SHORT EXERCISE:
Pull out of the data below the stretch of lines bounded by the one containing "centre in plug_places()])" and the one containing "0), (0, 0, 0, 1)))", both bounds included, unchanged.

SUPPLIED MATERIAL:
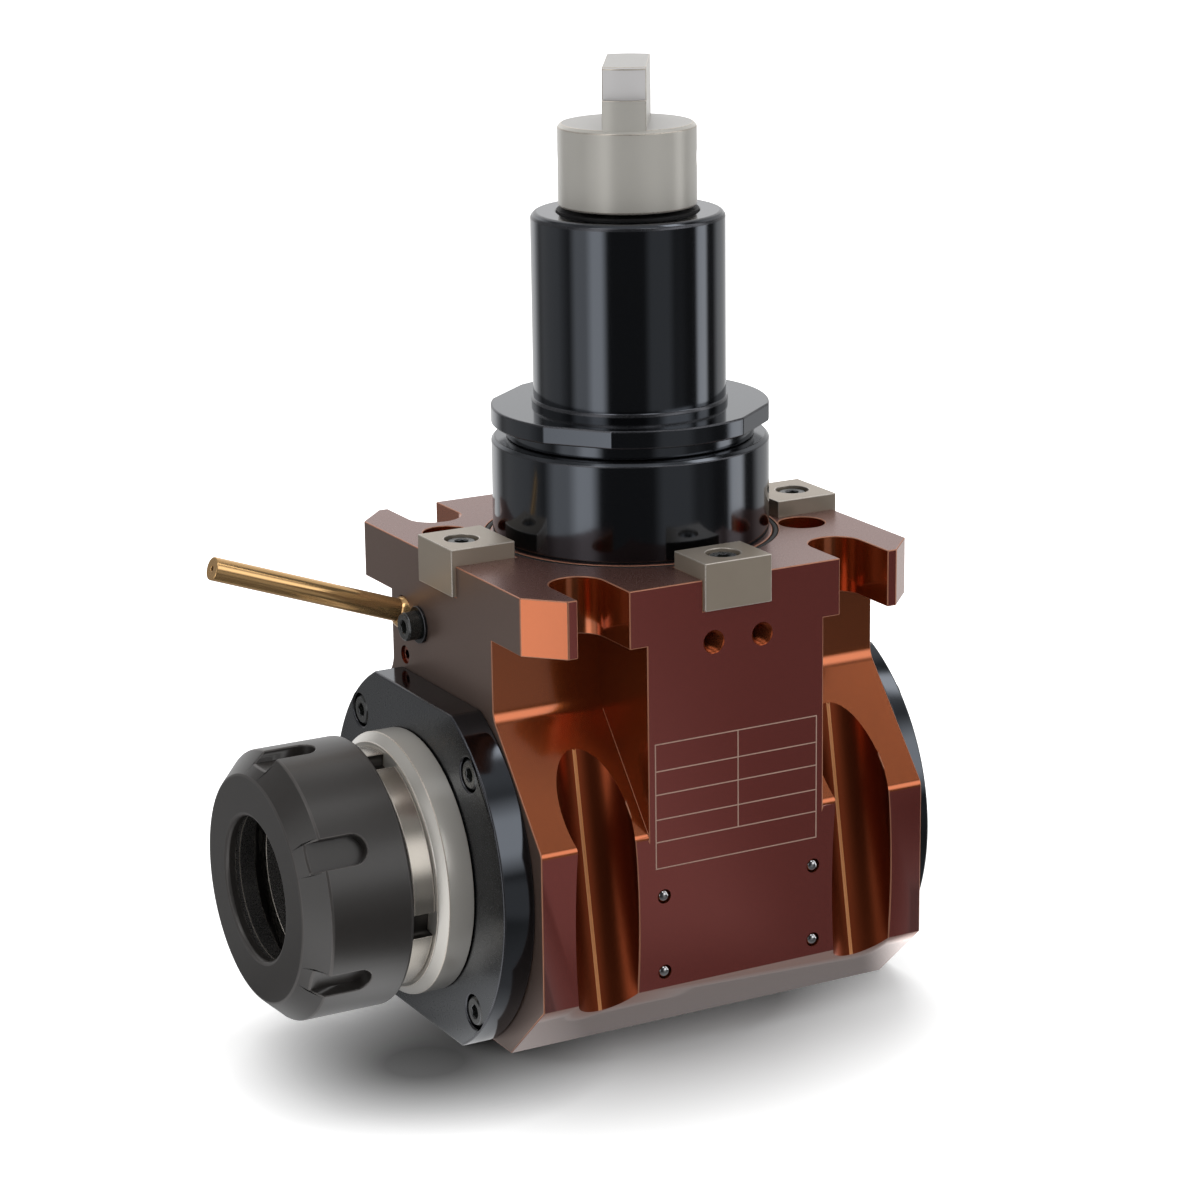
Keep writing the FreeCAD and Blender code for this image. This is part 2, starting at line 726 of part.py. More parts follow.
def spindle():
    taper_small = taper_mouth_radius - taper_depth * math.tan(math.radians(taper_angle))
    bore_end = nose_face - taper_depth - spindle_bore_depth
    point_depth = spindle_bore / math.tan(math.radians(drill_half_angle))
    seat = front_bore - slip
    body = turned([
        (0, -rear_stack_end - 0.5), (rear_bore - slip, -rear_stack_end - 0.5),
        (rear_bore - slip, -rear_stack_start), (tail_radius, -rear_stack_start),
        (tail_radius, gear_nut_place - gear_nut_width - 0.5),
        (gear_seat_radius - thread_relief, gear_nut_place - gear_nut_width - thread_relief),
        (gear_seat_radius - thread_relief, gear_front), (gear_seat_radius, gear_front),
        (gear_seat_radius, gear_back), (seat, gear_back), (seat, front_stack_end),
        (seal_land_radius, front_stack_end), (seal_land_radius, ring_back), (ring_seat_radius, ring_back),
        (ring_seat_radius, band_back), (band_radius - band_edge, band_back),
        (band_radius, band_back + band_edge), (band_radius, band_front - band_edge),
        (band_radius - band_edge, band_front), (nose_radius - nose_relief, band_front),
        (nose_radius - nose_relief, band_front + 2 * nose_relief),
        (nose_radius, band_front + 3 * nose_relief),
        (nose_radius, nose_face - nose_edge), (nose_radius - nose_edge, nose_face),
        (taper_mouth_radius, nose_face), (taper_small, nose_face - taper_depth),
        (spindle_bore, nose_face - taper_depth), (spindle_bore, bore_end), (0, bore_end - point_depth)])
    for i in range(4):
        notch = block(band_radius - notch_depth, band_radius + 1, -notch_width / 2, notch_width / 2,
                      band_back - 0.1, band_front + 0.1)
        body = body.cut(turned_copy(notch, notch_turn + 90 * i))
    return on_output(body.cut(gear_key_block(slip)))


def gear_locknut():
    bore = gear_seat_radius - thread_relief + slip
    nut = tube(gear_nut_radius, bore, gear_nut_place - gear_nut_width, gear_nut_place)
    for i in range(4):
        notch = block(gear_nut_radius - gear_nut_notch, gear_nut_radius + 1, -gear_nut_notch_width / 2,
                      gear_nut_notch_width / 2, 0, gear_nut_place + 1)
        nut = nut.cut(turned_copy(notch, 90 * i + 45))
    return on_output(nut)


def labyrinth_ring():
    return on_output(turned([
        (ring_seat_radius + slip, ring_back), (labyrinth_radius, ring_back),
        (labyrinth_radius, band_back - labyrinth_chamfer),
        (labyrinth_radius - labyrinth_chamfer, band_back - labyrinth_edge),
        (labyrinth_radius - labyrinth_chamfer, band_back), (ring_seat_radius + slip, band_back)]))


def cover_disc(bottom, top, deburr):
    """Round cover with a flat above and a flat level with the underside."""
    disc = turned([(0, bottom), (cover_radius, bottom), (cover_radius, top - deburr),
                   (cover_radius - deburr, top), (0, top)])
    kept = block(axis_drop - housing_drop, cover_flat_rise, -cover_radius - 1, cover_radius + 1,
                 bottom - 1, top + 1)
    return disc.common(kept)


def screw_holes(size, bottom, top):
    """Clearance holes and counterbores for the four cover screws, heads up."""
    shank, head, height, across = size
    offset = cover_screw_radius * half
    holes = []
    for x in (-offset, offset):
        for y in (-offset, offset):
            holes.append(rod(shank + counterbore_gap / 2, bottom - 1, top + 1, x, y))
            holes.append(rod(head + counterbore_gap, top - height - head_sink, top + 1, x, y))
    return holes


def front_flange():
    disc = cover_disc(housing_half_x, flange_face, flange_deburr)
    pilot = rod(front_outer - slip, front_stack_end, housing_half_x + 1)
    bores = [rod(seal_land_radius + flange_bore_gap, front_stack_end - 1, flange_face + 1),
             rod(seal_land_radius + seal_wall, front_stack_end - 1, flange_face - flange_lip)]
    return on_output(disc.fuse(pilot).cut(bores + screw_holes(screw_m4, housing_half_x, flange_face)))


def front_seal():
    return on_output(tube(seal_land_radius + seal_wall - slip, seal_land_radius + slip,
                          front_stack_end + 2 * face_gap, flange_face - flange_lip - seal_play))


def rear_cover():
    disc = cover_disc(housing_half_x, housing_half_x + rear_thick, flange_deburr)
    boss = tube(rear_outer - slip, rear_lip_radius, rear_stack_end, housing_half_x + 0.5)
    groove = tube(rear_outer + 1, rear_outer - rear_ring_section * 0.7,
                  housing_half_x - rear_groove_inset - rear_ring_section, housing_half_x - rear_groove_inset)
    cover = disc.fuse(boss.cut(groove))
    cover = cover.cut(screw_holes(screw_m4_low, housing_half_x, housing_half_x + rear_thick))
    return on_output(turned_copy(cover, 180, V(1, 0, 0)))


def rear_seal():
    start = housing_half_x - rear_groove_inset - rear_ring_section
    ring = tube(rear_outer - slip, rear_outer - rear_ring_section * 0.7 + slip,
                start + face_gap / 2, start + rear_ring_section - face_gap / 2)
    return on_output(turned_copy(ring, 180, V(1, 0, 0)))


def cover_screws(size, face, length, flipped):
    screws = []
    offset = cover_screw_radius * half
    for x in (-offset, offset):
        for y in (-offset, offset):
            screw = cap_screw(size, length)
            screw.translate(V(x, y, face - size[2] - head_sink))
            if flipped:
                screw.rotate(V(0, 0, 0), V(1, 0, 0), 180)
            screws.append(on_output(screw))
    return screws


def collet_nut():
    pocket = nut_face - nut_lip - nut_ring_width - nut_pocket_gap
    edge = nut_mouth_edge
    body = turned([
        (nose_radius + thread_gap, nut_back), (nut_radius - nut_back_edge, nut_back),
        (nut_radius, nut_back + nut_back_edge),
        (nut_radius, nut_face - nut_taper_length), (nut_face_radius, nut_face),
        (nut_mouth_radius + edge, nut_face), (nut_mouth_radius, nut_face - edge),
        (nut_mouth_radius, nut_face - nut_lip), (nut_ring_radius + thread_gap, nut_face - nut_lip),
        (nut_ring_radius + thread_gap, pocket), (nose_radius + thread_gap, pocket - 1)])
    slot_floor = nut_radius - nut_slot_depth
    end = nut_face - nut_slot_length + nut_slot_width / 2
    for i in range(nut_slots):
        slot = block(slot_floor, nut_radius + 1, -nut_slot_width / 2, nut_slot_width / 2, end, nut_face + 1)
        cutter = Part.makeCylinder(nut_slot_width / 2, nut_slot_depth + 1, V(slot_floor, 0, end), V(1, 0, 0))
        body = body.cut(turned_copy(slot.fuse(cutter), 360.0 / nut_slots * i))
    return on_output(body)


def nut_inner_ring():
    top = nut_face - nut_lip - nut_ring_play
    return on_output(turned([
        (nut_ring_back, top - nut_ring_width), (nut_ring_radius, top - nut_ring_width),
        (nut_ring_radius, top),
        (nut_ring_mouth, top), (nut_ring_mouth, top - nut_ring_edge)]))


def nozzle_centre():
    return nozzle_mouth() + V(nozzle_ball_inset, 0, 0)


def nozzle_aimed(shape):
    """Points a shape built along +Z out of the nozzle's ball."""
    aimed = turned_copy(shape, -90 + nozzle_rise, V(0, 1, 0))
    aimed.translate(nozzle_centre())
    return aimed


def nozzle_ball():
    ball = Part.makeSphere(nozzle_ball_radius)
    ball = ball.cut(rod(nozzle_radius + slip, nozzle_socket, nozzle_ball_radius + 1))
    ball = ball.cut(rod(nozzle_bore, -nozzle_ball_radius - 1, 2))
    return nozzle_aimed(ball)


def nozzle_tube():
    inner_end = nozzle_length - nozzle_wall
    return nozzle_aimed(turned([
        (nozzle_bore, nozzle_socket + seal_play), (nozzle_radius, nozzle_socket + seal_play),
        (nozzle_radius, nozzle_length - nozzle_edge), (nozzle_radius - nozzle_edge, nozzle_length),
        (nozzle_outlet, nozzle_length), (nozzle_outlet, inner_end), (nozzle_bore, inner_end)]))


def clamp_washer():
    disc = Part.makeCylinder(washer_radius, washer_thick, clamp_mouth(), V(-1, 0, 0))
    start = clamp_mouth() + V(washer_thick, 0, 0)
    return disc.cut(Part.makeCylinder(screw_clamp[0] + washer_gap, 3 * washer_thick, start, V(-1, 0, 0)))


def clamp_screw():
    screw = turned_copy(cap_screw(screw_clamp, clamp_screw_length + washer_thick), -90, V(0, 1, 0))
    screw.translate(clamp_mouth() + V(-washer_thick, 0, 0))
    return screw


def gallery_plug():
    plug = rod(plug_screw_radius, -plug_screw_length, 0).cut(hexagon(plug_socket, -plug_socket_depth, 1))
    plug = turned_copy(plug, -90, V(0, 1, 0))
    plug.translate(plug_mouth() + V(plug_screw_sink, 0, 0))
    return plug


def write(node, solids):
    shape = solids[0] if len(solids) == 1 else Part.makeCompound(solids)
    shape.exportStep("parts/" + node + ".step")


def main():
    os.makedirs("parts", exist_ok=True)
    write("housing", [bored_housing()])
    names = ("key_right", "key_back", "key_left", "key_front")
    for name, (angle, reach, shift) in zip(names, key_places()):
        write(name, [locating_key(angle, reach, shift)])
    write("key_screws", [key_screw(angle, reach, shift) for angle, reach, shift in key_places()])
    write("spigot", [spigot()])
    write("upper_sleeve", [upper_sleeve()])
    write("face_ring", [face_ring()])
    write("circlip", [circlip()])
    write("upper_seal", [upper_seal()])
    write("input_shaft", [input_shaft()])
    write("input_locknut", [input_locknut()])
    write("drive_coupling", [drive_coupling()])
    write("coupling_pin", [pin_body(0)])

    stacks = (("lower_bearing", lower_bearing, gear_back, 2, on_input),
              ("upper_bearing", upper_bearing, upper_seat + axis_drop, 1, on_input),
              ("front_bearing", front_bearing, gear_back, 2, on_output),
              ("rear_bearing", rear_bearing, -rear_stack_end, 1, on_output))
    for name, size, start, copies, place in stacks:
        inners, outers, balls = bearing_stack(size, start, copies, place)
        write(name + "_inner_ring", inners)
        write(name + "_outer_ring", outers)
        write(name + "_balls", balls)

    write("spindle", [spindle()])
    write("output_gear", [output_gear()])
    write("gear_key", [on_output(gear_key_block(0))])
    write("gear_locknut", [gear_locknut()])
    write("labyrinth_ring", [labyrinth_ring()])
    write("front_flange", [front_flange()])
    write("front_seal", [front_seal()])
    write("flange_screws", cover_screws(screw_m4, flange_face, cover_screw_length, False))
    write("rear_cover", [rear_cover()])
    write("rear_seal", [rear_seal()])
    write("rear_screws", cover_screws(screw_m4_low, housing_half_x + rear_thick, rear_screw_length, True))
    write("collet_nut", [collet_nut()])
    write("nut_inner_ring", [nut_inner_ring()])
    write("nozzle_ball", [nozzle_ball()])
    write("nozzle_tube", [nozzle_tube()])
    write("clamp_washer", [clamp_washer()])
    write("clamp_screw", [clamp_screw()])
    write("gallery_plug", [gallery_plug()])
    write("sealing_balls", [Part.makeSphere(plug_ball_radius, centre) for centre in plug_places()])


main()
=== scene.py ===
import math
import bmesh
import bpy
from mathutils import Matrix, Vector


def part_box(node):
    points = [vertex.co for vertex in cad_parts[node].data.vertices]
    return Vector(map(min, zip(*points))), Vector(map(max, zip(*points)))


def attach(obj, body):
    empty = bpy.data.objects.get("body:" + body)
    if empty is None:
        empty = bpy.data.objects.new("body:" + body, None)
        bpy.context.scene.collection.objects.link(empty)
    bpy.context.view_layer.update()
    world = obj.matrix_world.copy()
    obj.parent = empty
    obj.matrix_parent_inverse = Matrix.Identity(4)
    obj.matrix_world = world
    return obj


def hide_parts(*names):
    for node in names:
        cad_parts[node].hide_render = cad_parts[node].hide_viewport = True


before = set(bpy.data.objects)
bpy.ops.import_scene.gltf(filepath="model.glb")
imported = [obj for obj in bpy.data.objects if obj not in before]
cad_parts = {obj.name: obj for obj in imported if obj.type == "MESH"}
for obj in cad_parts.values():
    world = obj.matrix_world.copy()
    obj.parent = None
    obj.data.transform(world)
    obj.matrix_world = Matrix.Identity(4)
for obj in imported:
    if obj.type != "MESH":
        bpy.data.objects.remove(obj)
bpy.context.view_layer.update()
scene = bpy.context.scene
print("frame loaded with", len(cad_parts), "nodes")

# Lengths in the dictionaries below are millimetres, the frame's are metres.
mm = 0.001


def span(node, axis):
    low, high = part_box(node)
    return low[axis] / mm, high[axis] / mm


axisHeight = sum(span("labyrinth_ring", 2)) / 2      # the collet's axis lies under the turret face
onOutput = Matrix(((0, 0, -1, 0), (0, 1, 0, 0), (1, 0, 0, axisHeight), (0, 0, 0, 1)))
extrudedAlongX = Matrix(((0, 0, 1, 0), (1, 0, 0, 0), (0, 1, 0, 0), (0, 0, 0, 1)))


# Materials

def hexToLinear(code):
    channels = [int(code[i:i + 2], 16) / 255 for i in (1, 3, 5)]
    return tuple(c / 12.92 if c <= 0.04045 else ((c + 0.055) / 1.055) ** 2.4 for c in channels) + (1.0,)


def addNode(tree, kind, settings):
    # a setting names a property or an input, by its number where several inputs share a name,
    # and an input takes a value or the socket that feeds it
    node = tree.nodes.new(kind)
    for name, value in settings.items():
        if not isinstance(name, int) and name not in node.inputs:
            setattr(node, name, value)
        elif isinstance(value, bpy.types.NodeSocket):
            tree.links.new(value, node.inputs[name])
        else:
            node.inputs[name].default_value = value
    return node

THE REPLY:
    write("sealing_balls", [Part.makeSphere(plug_ball_radius, centre) for centre in plug_places()])


main()
=== scene.py ===
import math
import bmesh
import bpy
from mathutils import Matrix, Vector


def part_box(node):
    points = [vertex.co for vertex in cad_parts[node].data.vertices]
    return Vector(map(min, zip(*points))), Vector(map(max, zip(*points)))


def attach(obj, body):
    empty = bpy.data.objects.get("body:" + body)
    if empty is None:
        empty = bpy.data.objects.new("body:" + body, None)
        bpy.context.scene.collection.objects.link(empty)
    bpy.context.view_layer.update()
    world = obj.matrix_world.copy()
    obj.parent = empty
    obj.matrix_parent_inverse = Matrix.Identity(4)
    obj.matrix_world = world
    return obj


def hide_parts(*names):
    for node in names:
        cad_parts[node].hide_render = cad_parts[node].hide_viewport = True


before = set(bpy.data.objects)
bpy.ops.import_scene.gltf(filepath="model.glb")
imported = [obj for obj in bpy.data.objects if obj not in before]
cad_parts = {obj.name: obj for obj in imported if obj.type == "MESH"}
for obj in cad_parts.values():
    world = obj.matrix_world.copy()
    obj.parent = None
    obj.data.transform(world)
    obj.matrix_world = Matrix.Identity(4)
for obj in imported:
    if obj.type != "MESH":
        bpy.data.objects.remove(obj)
bpy.context.view_layer.update()
scene = bpy.context.scene
print("frame loaded with", len(cad_parts), "nodes")

# Lengths in the dictionaries below are millimetres, the frame's are metres.
mm = 0.001


def span(node, axis):
    low, high = part_box(node)
    return low[axis] / mm, high[axis] / mm


axisHeight = sum(span("labyrinth_ring", 2)) / 2      # the collet's axis lies under the turret face
onOutput = Matrix(((0, 0, -1, 0), (0, 1, 0, 0), (1, 0, 0, axisHeight), (0, 0, 0, 1)))
extrudedAlongX = Matrix(((0, 0, 1, 0), (1, 0, 0, 0), (0, 1, 0, 0), (0, 0, 0, 1)))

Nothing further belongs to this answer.